►

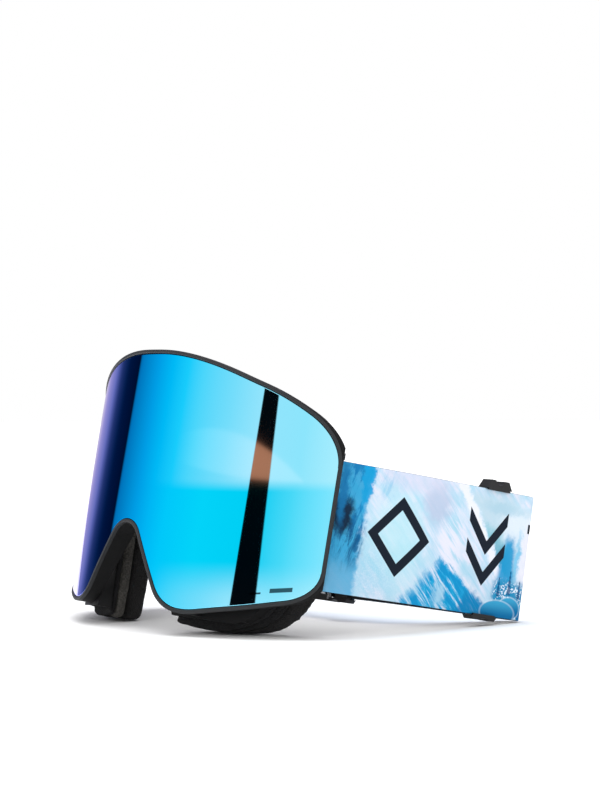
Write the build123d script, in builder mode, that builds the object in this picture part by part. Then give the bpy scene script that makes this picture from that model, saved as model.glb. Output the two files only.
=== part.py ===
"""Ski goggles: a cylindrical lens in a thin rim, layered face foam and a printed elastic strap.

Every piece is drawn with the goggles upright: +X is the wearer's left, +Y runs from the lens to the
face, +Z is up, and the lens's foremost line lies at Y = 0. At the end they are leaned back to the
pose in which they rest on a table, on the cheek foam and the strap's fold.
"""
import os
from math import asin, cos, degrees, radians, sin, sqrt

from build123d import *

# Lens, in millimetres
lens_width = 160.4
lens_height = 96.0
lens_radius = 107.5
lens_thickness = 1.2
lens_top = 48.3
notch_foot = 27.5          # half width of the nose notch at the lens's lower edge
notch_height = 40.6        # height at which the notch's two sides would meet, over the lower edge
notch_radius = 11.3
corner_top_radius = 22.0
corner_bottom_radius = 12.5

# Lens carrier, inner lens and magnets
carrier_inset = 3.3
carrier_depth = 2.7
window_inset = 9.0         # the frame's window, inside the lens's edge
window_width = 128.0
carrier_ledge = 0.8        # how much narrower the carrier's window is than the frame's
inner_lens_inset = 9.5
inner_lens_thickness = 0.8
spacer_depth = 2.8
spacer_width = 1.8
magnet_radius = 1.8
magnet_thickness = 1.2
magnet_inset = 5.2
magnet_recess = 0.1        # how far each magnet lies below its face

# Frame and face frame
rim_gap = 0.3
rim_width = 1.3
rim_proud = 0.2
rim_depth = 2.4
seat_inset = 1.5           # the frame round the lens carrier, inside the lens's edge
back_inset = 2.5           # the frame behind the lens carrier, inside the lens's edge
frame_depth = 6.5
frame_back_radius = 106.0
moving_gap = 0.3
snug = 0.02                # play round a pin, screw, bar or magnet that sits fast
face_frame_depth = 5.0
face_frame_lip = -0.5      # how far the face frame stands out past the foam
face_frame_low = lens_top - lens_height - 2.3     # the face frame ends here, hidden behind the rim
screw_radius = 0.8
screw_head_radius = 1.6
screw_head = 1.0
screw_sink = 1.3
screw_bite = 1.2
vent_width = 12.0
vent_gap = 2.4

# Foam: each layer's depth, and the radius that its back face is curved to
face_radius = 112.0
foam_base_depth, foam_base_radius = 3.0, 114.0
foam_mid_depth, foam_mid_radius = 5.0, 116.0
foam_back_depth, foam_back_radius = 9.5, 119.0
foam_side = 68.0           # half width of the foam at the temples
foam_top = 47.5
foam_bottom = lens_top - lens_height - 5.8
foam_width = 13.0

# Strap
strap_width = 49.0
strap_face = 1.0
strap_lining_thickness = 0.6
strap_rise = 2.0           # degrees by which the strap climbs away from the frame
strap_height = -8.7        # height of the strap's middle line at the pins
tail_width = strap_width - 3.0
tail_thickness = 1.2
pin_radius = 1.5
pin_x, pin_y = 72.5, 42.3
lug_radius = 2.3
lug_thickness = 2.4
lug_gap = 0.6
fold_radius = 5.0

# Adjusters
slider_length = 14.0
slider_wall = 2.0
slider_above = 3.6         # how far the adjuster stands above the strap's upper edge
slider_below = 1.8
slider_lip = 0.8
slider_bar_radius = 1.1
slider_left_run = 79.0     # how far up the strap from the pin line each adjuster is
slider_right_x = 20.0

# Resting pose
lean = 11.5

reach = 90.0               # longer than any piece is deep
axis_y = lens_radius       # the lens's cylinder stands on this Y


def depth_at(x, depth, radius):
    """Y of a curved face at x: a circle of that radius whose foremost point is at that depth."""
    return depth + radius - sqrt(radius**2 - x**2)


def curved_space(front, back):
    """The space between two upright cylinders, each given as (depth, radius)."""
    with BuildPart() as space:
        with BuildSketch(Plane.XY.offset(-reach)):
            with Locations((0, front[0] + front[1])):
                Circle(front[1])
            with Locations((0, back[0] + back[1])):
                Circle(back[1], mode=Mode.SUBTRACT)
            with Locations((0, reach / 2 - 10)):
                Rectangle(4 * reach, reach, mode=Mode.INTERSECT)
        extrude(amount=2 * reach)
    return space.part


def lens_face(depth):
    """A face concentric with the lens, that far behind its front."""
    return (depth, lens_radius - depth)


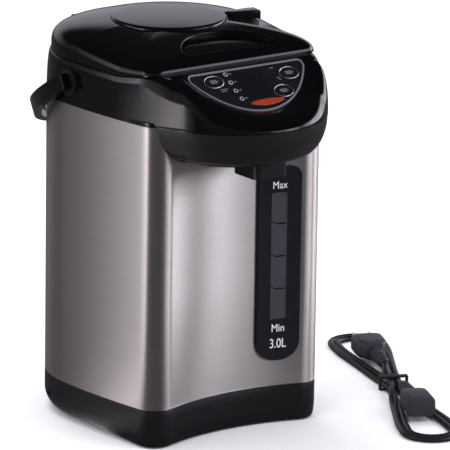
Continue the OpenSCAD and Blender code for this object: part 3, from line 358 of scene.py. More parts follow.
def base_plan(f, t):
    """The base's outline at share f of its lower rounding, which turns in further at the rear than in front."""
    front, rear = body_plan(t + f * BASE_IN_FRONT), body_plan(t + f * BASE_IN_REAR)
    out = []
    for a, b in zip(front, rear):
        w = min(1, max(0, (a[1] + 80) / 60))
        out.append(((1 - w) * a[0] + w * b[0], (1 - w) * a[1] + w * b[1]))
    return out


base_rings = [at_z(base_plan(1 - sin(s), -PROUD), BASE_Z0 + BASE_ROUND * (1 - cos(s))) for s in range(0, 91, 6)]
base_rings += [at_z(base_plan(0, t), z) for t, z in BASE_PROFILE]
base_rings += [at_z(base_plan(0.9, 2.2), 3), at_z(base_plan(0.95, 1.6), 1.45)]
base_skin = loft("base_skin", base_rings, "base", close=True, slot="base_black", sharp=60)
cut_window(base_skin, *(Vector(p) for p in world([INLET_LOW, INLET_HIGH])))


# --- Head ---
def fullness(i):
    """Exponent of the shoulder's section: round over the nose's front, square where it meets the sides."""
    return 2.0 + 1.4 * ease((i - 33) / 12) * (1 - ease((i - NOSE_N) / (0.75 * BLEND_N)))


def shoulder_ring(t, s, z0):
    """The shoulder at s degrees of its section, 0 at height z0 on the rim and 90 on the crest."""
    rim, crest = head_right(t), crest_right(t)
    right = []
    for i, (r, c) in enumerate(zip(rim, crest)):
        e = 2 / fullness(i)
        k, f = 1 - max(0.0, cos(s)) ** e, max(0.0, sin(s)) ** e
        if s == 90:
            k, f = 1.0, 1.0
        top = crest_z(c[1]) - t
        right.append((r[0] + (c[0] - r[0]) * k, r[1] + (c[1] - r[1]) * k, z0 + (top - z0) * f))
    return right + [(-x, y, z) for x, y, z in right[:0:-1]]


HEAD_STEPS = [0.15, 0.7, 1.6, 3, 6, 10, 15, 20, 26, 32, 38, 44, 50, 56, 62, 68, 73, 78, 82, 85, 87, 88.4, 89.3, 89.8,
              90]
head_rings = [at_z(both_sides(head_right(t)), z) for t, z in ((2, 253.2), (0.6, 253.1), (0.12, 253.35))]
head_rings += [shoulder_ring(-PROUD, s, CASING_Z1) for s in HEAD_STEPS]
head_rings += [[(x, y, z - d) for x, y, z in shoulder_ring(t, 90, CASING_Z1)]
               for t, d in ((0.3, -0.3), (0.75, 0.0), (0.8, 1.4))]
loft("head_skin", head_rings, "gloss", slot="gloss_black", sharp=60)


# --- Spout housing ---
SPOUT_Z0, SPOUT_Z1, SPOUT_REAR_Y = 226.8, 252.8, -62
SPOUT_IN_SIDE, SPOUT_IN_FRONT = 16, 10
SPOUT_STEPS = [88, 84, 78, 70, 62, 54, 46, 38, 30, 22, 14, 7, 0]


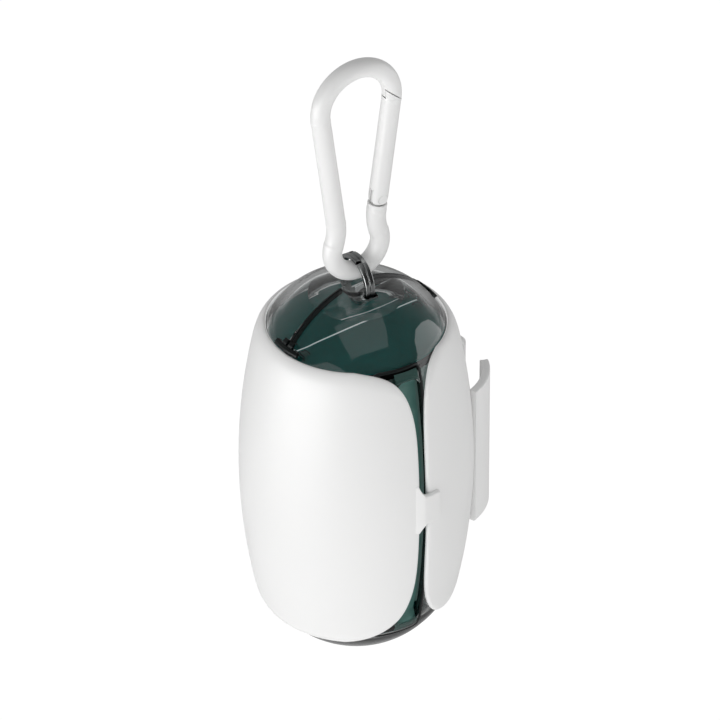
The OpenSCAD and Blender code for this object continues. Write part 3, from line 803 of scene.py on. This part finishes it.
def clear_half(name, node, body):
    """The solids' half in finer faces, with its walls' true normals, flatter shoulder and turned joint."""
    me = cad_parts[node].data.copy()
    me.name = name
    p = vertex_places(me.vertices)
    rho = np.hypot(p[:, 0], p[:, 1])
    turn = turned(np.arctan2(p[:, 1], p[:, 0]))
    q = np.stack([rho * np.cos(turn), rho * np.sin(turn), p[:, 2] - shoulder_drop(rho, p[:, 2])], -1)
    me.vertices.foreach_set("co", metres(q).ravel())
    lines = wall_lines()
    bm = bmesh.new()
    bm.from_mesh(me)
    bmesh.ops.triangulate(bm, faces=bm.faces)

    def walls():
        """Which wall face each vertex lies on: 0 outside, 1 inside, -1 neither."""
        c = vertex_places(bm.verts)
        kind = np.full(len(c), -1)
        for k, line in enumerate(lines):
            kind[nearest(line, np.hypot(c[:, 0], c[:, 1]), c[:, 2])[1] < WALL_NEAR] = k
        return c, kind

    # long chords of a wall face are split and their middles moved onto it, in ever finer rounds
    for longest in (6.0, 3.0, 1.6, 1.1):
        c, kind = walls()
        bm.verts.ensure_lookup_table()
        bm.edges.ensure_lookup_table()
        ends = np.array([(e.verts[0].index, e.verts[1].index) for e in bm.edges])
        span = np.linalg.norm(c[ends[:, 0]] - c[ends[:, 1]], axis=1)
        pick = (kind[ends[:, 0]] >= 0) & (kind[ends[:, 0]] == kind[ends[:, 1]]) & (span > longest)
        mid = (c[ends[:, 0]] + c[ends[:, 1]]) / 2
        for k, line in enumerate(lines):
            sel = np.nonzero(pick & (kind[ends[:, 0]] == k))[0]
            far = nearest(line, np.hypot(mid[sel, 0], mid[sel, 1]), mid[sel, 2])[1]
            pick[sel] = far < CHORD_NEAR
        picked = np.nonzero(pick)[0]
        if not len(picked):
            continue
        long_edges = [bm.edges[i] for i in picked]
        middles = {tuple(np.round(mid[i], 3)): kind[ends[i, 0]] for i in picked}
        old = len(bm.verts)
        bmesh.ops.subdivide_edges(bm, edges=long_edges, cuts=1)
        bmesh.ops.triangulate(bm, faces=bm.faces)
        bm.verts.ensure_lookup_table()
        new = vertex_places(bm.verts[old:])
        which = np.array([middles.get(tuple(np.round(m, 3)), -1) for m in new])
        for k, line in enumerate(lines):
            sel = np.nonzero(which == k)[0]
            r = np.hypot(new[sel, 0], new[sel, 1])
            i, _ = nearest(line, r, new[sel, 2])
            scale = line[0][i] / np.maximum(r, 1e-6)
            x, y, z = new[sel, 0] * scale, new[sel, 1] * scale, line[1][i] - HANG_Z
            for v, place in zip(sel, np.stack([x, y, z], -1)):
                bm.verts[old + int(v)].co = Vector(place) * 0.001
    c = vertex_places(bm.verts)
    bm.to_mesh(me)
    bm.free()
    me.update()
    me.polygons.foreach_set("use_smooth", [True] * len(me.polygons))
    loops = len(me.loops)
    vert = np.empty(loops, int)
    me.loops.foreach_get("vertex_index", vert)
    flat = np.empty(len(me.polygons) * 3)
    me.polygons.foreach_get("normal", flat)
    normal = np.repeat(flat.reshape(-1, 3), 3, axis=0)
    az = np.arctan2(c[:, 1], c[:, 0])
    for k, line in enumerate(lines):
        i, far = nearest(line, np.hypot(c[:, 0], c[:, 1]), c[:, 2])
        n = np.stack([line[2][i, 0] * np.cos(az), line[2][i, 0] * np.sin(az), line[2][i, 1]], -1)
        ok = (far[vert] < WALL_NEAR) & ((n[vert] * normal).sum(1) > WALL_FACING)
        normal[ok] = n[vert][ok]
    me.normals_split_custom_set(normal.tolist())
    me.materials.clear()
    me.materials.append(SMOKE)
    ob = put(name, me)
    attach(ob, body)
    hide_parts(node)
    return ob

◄

== Request ==
In the listing above, find the line containing "Continue the OpenSCAD" and the line containing "cut_window(base_skin, *(Vector(p) for", then repeat those two lines and everything between them exactly.

== Finished answer ==
Continue the OpenSCAD and Blender code for this object: part 3, from line 358 of scene.py. More parts follow.
def base_plan(f, t):
    """The base's outline at share f of its lower rounding, which turns in further at the rear than in front."""
    front, rear = body_plan(t + f * BASE_IN_FRONT), body_plan(t + f * BASE_IN_REAR)
    out = []
    for a, b in zip(front, rear):
        w = min(1, max(0, (a[1] + 80) / 60))
        out.append(((1 - w) * a[0] + w * b[0], (1 - w) * a[1] + w * b[1]))
    return out


base_rings = [at_z(base_plan(1 - sin(s), -PROUD), BASE_Z0 + BASE_ROUND * (1 - cos(s))) for s in range(0, 91, 6)]
base_rings += [at_z(base_plan(0, t), z) for t, z in BASE_PROFILE]
base_rings += [at_z(base_plan(0.9, 2.2), 3), at_z(base_plan(0.95, 1.6), 1.45)]
base_skin = loft("base_skin", base_rings, "base", close=True, slot="base_black", sharp=60)
cut_window(base_skin, *(Vector(p) for p in world([INLET_LOW, INLET_HIGH])))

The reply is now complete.